Case study: Square Mile securities

'It was a lifeline ... I can't praise the scheme highly enough'

Rodney Booth, 63

Rodney has every reason to thank the Financial Services Compensation Scheme. He had spent three decades working in the industry for Pearl when he was approached out of the blue by Square Mile Securities – then known as Halewood International Futures Limited.

He decided to invest a small amount of money and remembers being impressed by their confidence and the fact they told him it would be a low-risk investment. In fact, he was so upbeat about the opportunity that he ended up investing more.

Although this confidence was shattered by the collapse of Square Mile, he subsequently received a letter from the FSCS informing him that he was in line to receive compensation and asking him to file a claim, which was paid.
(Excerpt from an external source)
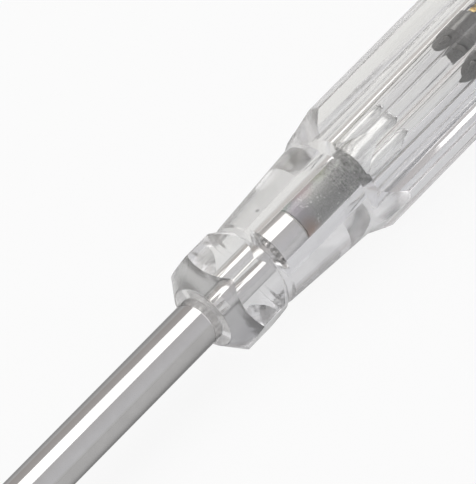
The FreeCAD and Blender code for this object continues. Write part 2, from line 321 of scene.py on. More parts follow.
def turned(
    name: str, outline: Outline, steps: int, corner: float = 0.0, corner_steps: int = 3,
    hollow: bool = False,
) -> Piece:
    """Turns a piece on the axis: half its outline is drawn, rounded and spun.

    Args:
        name: the piece's name.
        outline: (place, diameter) pairs; a solid is closed to the axis at both ends.
        steps: facets round the axis.
        corner: size of the rounding at every corner of the outline.
        corner_steps: facets of each rounding.
        hollow: the outline is a closed loop that stays off the axis, as of a ring or a tube.

    Returns:
        The turning.
    """
    points = [Vector((place, 0, diameter / 2)) for place, diameter in outline]
    if hollow:
        points.append(points[0])
    else:
        if points[0].z > 0:
            points.insert(0, Vector((points[0].x, 0, 0)))
        if points[-1].z > 0:
            points.append(Vector((points[-1].x, 0, 0)))
    piece = draw(name, points)
    if hollow:
        pick_all()
        merge()
    if corner:
        round_corners(piece, corner, lambda point: point.co.z > CLOSE, corner_steps)
    pick_all()
    bpy.ops.mesh.spin(steps=steps, angle=math.tau, center=ORIGIN, axis=AXIS)
    weld()
    return piece


def ring(
    name: str, node: str, hole: float, steps: int, corner: float, corner_steps: int = 3
) -> Piece:
    """Turns a plain ring as long and as wide as a CAD node.

    Args:
        name: the piece's name.
        node: the CAD node.
        hole: diameter of the hole.
        steps: facets round the axis.
        corner: size of the rounding of its edges.
        corner_steps: facets of each rounding.

    Returns:
        The ring.
    """
    size = span(node)
    outer = [(size.start, size.width), (size.end, size.width)]
    outline = [(size.start, hole), *outer, (size.end, hole)]
    return turned(name, outline, steps, corner, corner_steps, hollow=True)


def modify(piece: Piece, kind: str, **settings: object) -> None:
    """Adds a modifier and applies it.

    Args:
        piece: the piece.
        kind: the modifier's type.
        settings: its settings, by name.
    """
    take(piece)
    bpy.ops.object.modifier_add(type=kind)
    modifier = piece.modifiers[-1]
    for key, value in settings.items():
        setattr(modifier, key, value)
    bpy.ops.object.modifier_apply(modifier=modifier.name)


def combine(piece: Piece, other: Piece, left: Combine) -> Piece:
    """Joins, cuts or intersects a piece with another, which is used up.

    Args:
        piece: the piece that stays.
        other: the piece that is used up.
        left: what is left of them.

    Returns:
        The piece.
    """
    modify(piece, "BOOLEAN", operation=left.value, solver="EXACT", object=other)
    bpy.data.objects.remove(other)
    return piece


def join(*pieces: Piece) -> Piece:
    """Makes several pieces one.

    Args:
        pieces: the pieces; the first stays.

    Returns:
        The first piece.
    """
    clear_bench()
    for piece in pieces:
        piece.select_set(True)
    bpy.context.view_layer.objects.active = pieces[0]
    bpy.ops.object.join()
    return pieces[0]


def wire(name: str, path: Sequence[Vector], diameter: float, sides: int = 20) -> Piece:
    """Runs a round section along straight stretches.

    Args:
        name: the piece's name.
        path: corners of the wire's centre line.
        diameter: thickness of the wire.
        sides: facets round the wire.

    Returns:
        The wire.
    """
    piece = set_up(
        name, bpy.ops.mesh.primitive_circle_add, vertices=sides, radius=diameter / 2,
        fill_type="NGON", location=path[0],
        rotation=(path[1] - path[0]).to_track_quat("Z", "Y").to_euler(),
    )
    edit(piece)
    pick_all()
    for here, there in zip(path, path[1:]):
        pull(there - here)
    weld()
    return piece


def wind(piece: Piece, turns: float, pitch: float, steps: int) -> None:
    """Winds a flat section round the axis, in steps a turn; its ends stay open."""
    count = round(steps * turns)
    modify(
        piece, "SCREW", axis="X", angle=math.tau * turns, screw_offset=pitch * turns,
        steps=count, render_steps=count, use_merge_vertices=False,
    )


def coil(
    name: str, mean_d: float, wire_d: float, start: float, turns: float, pitch: float,
    begin: float = 0.0,
) -> Piece:
    """Winds a round wire round the axis.

    Args:
        name: the piece's name.
        mean_d: diameter of the wire's centre line.
        wire_d: thickness of the wire.
        start: place of the centre line's first point.
        turns: number of turns.
        pitch: advance of a turn.
        begin: turn at which it begins, from +Z.

    Returns:
        The coil, with open ends.
    """
    piece = set_up(
        name, bpy.ops.mesh.primitive_circle_add, vertices=WIRE_SIDES, radius=wire_d / 2,
        fill_type="NGON", location=radial(mean_d, 360 * begin, start),
        rotation=(math.pi / 2 + math.tau * begin, 0, 0),
    )
    wind(piece, turns, pitch, WIRE_STEPS)
    return piece


def finish_piece(piece: Piece, crease: float) -> None:
    """Shades a piece, brings it from millimetres to metres and leaves its object at the origin.

    Args:
        piece: the modelled piece.
        crease: angle in degrees above which an edge stays sharp.
    """
    take(piece)
    bpy.ops.object.shade_smooth_by_angle(angle=math.radians(crease), keep_sharp_edges=False)
    piece.scale = (MM, MM, MM)
    settle()


def cover(piece: Piece, finish: "Finish") -> None:
    """Gives a piece its material and the record's slot of it.

    Args:
        piece: the piece.
        finish: what it is made of.
    """
    piece.data.materials.clear()
    piece.data.materials.append(finish.material())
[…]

Rodney, who lives in Darlington, describes himself as "much wiser, if poorer", but insists that the amount of compensation he received for his Square Mile savings was "a lifeline" for which he remains very grateful.

"I can't praise it [the FSCS] highly enough," he adds. "I wouldn'tdo anything from an unsolicited call again."

The claiming process

Stage one: The FSCS receives notice of a claim and starts an investigation into the firm in question, finding that they are unable – or likely to be unable – to pay such claims.

Stage two: The firm is declared in default by the FSCS.

Stage three: The FSCS may then try to contact individual depositors with an application form on which to make a claim. At this stage individuals are welcome to make contact themselves.

Stage four: An application for a claim is submitted by the individual to the FSCS.

Stage five: The applicationsubmitted is then reviewed and processed by the FSCS.

Stage six: The individual making the claim is then informed of the decision.